Web Crawling Yahoo News Scraping

This Python-based web crawler is designed to crawl news websites, scrape articles, and store them in a MongoDB database. The crawler starts with a set of initial URLs, follows all links on each webpage, and continues crawling using a queue. It also checks the robots.txt file for each site to ensure compliance with the site's crawl policies. For websites with dynamically loaded content, the crawler uses Selenium to automate a browser for rendering the page before scraping.

Crawling Results

The crawler was run for a few hours, during which it successfully crawled around 2200 unique articles from the Yahoo Finance news website.

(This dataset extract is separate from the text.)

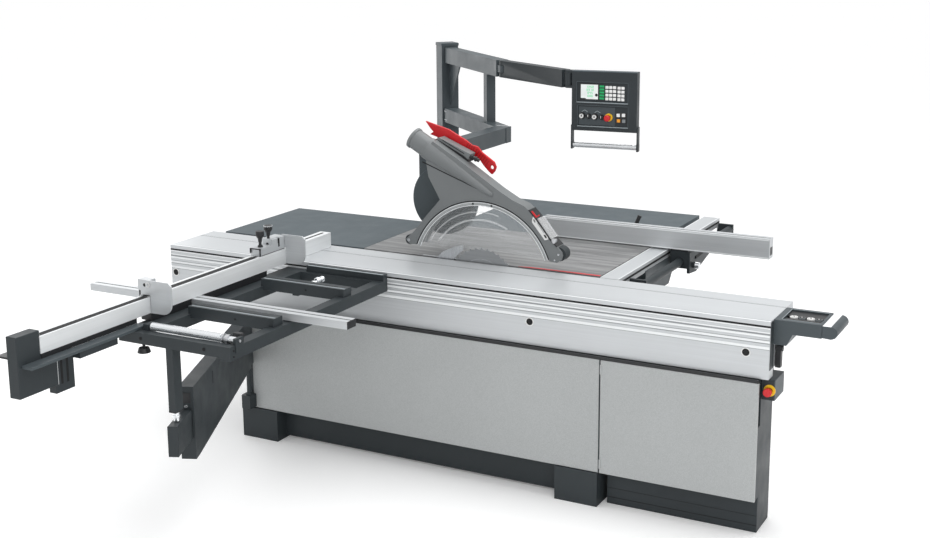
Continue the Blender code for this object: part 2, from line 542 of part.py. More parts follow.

The articles were stored in a MongoDB database, with all relevant metadata for easy retrieval and querying.

Features

1. URL Crawling

Starts with a list of initial URLs.
Extracts all URLs on each page and adds them to a crawl queue.
Navigates through the URLs to discover and scrape new content.

2. Article Scraping

Scrapes news articles from each webpage visited.
Handles dynamically loaded content by automating a browser using Selenium.
Stores the scraped articles in a MongoDB database for easy retrieval and querying.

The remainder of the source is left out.